When I came down the stairs that Christmas morning, 1947, I saw surrounding the tree a few big Lionel cardboard cartons that, when I hurriedly ripped them open, proved to contain: an oversize black-plastic transformer shaped to resemble a professional locomotive engineer's throttle; roughly a hundred lengths of track; a commuter-style rail-side station with a few waiting commuters dressed in suit and tie; 10 various freight-train cars, including a box car, a gondola, and a crane car.

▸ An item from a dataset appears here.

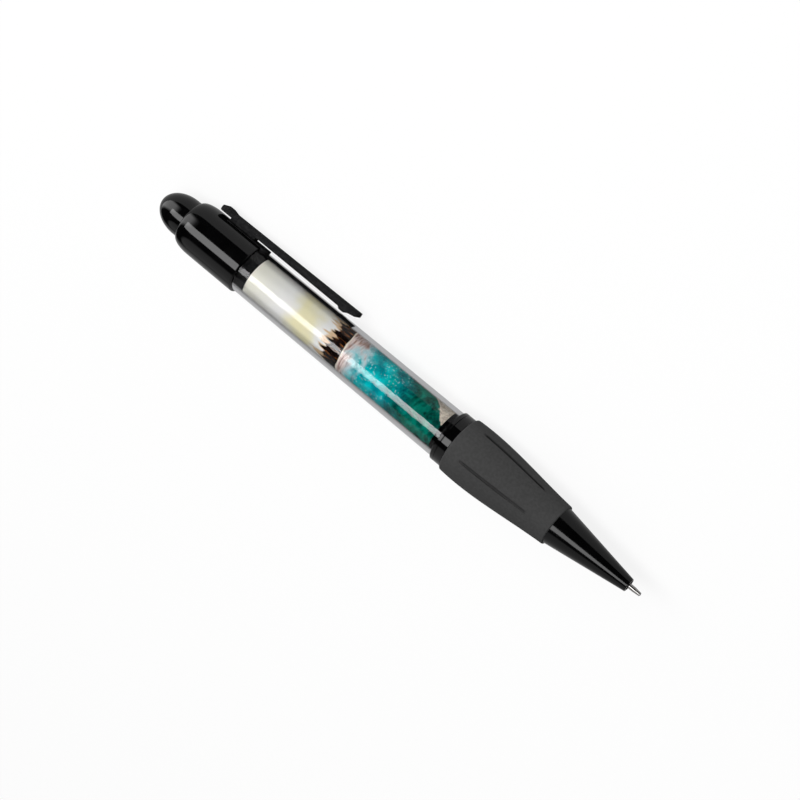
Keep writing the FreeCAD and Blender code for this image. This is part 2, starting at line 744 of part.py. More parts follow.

Later that day, my father took me to the big, empty basement playroom, where a standard-size slab of plywood was resting on a pair of sawhorses. When he set up the tracks, plugged in the transformer, and set the heavy-as-lead locomotive, tender, and a few freight cars in motion, I was only slightly surprised to hear the locomotive hoot and see its smoke stack belch small puffs of white smoke. Days later, my father constructed a small overhead bridge from which dangled four strands of heavy leather shoelaces These strands, my father told me, were meant to gently strike the head of men who had chosen to "ride the rails" and had forgotten that a dangerous bridge or tunnel loomed ahead nearby on the track.

That was the Christmas my mother told me my father was lavishing expensive gifts on me, because, when he was my age, out in rural Ohio, his parents couldn't afford to give him any such thing., and so he was happy to finally be able to lavish costly gifts on his son. I remember only that I didn‚t quite understand what my mother was telling me. After all, my friend Neddy Bellamy, who lived in the house across the back yard, had got a Daisy lever-action B-B rifle, and I, too, had wanted one, but didn't get it. Wasn't I, too, "deprived?" It wasn't until, as a young teenager in the mid-1950s, I held down a full-time summer job in the City and had to budget my meager $55 weekly salary carefully to be able to pay for weekday lunches, daily transportation, and birthday and Christmas gifts that I began to believe there was more to Christmas than getting some expensive gifts. First off, adults had selected the gifts I got for Christmas, and how could they possibly know what a kid so much younger than they really wanted? Second, I knew from experience that I'd soon grow bored with the gifts they'd bought me, the more costly the sooner bored. Now, for the first time I could relieve my uncomplaining father of the responsibility of paying for my daily train rides into and out of New York City.

That Christmas, I bought my mother a tiny wood model of an ill-clad peasant walking beside a small horse-drawn cart. It was marked "Made in Occupied Japan," and I bought it for somewhat less than half a dollar in the Larchmont dime store. For my music-loving father I bought a 600-page biography of Beethoven I'd found on a 42nd Street Doubleday book store "Special Bargain" table for $2.98.

For my eight-year-old sister Beverly I think, in retrospect, I may have carried my impulse for giving a tad too far. For Wood Shop class at Barnard Elementary, I built from soft balsa wood a toy clown and a twelve-inch-long set of parallel bars along which he could be set tumbling head over heels. Not content with this alone, however, I set about typing a long, loving letter to Beverly from Santa, signing it and sealing it into a business-size envelope, return-addressing it Mr. Santa Claus, North Pole, and affixing to the envelope some foreign stamps, which I then used a ball point pen to cancel with wiggly parallel lines. On Christmas morning, after we four had opened all our presents, there was a long pause while Mom went to our kitchen and prepared the noon meal. Only decades later did my mother tell me how my sister discovered there was no Santa Claus. Beverly asked my mother who had sent the package with the clown and long letter.

"Well, that was Santa Claus at the North Pole," my mother replied.

"You're sure it came from Santa, Mom?" my sister said again, just to make sure. "At the North Pole?" "That's where Santa sends all his letters and presents from, darling," my mother repeated. "Do you have a question about that?" "Well, I've seen those stamps before that Santa used to mail his letter to me, and they're not from the North Pole; they're from the Cameroons, in Africa, and I've seen them before in Chuckie's stamp album. Chuckie lied to me about Santa, didn't he? There's no such thing as Santa Claus, is there, Mom?" I don't remember how my mother said she replied to her daughter's queries that come, sooner or later, to all American fathers and mothers. I do know that, to balance that personal sense of loss, there came to me that day a more than equal sense of gratification at being able to spread some happiness and love of my own, no matter how little it cost.